**Problem statement:** Look through the lines below and state how many hold the word "record". Write only the number.

**Data section:**
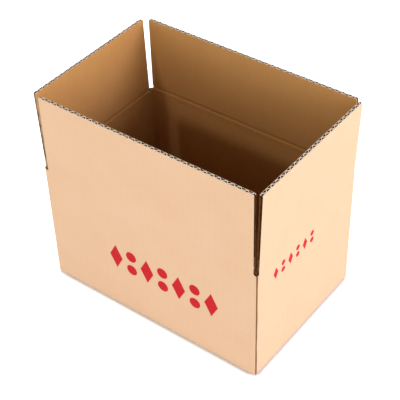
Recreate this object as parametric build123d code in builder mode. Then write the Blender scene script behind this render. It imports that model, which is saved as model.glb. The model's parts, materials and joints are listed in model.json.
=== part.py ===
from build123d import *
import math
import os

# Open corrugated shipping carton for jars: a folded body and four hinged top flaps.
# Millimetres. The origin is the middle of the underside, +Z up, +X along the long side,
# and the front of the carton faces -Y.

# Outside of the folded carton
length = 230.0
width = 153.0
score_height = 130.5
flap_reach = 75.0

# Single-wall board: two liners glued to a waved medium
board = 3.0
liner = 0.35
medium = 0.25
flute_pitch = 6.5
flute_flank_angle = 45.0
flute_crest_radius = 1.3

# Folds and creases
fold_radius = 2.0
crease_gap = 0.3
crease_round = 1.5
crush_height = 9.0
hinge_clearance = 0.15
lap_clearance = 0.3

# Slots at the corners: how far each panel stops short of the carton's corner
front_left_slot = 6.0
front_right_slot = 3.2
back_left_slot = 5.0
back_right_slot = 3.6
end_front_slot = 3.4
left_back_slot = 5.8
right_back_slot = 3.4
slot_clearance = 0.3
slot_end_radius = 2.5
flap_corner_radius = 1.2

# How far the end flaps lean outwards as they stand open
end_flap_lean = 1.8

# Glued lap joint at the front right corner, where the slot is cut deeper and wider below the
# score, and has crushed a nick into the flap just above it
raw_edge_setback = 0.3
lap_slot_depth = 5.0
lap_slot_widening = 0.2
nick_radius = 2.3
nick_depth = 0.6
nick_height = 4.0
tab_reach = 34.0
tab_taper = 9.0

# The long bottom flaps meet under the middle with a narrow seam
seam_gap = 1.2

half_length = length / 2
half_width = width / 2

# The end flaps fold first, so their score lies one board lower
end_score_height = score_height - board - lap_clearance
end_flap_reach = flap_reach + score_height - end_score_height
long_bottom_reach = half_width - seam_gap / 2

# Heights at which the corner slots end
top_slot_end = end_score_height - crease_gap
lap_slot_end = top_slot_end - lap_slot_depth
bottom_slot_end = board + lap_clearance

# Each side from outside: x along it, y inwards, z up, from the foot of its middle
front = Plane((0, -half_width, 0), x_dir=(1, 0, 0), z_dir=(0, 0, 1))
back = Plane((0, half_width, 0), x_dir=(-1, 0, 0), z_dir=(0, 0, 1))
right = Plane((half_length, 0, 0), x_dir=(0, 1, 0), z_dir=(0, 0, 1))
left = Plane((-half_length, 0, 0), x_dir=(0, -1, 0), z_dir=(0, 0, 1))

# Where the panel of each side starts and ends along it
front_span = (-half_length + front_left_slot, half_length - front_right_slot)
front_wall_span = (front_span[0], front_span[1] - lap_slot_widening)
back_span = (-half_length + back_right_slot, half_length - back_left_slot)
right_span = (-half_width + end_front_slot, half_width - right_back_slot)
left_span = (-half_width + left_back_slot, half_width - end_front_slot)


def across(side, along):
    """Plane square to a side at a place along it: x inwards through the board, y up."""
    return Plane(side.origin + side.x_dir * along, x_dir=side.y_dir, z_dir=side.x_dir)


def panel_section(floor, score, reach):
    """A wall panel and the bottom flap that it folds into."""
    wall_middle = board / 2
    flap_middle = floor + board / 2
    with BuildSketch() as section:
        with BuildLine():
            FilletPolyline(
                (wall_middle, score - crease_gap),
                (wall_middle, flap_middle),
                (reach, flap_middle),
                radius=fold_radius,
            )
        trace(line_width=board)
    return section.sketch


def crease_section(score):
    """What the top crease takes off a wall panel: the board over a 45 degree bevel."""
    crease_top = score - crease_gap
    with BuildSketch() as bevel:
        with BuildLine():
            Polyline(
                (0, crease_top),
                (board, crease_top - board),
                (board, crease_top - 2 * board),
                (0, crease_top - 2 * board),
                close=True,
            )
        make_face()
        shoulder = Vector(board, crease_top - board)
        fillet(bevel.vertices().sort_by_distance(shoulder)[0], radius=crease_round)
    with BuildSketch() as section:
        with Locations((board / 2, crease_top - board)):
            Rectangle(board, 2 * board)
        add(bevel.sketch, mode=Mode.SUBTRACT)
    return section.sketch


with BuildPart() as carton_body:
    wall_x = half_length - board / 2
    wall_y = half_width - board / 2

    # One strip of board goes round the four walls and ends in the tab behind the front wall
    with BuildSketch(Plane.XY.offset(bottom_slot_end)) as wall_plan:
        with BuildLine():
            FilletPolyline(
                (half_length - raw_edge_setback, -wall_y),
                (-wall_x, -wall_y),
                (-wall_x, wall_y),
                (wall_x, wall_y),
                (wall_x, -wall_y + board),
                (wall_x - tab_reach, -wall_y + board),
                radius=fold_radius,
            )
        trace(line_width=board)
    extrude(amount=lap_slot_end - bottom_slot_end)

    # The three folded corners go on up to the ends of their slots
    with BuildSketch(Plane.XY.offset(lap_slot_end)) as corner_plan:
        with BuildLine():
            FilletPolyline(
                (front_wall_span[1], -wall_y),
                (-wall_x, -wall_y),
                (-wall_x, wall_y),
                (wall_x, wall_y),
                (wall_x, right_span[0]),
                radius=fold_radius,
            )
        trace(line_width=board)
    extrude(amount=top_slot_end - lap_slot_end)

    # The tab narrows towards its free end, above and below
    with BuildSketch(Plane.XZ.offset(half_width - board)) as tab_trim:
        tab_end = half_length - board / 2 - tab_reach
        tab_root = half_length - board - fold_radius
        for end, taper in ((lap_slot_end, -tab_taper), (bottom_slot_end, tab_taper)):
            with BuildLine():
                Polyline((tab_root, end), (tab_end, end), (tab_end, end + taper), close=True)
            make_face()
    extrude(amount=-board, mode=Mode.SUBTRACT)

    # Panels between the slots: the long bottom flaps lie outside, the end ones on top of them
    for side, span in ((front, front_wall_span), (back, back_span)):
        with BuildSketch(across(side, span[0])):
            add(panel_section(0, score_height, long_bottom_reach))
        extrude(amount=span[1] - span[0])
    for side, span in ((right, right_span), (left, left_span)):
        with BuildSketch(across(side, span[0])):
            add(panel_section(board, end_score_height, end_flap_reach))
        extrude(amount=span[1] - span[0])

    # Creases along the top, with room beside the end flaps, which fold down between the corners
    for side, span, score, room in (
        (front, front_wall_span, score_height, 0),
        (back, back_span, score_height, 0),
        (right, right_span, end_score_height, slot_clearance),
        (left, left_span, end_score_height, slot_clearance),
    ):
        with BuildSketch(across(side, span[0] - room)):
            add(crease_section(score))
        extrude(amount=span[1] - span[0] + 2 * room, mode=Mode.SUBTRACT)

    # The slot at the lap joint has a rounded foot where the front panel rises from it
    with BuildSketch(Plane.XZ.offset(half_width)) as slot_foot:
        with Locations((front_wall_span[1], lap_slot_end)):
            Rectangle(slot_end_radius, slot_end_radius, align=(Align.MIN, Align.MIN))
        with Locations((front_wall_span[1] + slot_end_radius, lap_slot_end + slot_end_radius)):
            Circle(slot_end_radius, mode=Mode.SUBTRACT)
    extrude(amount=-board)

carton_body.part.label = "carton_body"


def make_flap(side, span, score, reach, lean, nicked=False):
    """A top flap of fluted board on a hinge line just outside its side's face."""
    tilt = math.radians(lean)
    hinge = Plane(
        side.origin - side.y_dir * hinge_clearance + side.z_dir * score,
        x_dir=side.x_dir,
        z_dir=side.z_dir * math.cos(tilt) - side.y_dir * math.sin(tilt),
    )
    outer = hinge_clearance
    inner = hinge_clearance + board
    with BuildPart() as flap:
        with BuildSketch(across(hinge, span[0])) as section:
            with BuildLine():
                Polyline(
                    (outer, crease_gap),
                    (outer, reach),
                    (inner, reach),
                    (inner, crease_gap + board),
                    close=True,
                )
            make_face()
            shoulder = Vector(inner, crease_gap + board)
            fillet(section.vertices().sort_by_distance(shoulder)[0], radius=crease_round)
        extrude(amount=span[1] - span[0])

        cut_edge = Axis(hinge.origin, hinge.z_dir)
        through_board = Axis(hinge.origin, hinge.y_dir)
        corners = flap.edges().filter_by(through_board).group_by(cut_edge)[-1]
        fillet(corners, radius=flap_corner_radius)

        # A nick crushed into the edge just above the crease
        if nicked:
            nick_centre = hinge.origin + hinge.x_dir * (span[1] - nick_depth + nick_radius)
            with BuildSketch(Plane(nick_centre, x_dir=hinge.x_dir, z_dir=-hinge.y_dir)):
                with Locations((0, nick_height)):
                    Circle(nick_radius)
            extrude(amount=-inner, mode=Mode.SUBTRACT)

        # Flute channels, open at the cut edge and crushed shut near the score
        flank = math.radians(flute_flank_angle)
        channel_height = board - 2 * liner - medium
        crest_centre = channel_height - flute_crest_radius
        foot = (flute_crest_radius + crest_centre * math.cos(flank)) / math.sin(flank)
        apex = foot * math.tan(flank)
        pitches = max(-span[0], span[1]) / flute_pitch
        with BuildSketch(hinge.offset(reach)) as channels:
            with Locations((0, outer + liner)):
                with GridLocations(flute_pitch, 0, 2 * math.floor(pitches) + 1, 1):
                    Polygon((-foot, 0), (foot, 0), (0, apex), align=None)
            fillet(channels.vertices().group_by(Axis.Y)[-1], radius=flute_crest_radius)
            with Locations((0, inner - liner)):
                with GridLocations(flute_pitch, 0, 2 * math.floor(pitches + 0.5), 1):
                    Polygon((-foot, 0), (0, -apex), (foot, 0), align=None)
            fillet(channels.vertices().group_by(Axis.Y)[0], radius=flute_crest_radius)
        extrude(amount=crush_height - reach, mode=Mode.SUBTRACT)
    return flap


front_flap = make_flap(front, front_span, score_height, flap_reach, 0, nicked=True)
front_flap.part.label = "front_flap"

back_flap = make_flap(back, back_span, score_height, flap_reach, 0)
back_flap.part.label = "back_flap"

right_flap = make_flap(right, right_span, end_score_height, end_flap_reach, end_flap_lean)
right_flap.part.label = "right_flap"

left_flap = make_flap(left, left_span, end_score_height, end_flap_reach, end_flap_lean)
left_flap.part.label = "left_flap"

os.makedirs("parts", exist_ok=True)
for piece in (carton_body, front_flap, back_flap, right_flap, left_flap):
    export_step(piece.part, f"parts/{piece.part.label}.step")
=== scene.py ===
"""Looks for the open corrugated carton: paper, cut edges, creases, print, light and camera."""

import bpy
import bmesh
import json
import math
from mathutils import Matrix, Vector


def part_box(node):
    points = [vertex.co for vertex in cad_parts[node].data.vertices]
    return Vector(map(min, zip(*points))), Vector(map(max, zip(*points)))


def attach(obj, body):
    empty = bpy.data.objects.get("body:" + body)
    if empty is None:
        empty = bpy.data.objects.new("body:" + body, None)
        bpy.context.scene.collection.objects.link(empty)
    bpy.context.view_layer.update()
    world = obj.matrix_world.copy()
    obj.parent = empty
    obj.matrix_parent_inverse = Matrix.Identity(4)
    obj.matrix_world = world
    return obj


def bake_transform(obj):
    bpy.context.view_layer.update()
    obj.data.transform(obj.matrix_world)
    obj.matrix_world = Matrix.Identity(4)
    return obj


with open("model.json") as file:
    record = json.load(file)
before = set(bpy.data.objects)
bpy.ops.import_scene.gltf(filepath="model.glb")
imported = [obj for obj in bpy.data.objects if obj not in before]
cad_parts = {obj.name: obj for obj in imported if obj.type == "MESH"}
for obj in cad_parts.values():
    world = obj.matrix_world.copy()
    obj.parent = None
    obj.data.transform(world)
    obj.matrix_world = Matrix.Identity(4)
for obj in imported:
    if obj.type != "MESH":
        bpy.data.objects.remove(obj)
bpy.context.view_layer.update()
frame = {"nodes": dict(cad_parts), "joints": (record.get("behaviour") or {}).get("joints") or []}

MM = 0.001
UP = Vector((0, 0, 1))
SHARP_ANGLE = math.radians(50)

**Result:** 2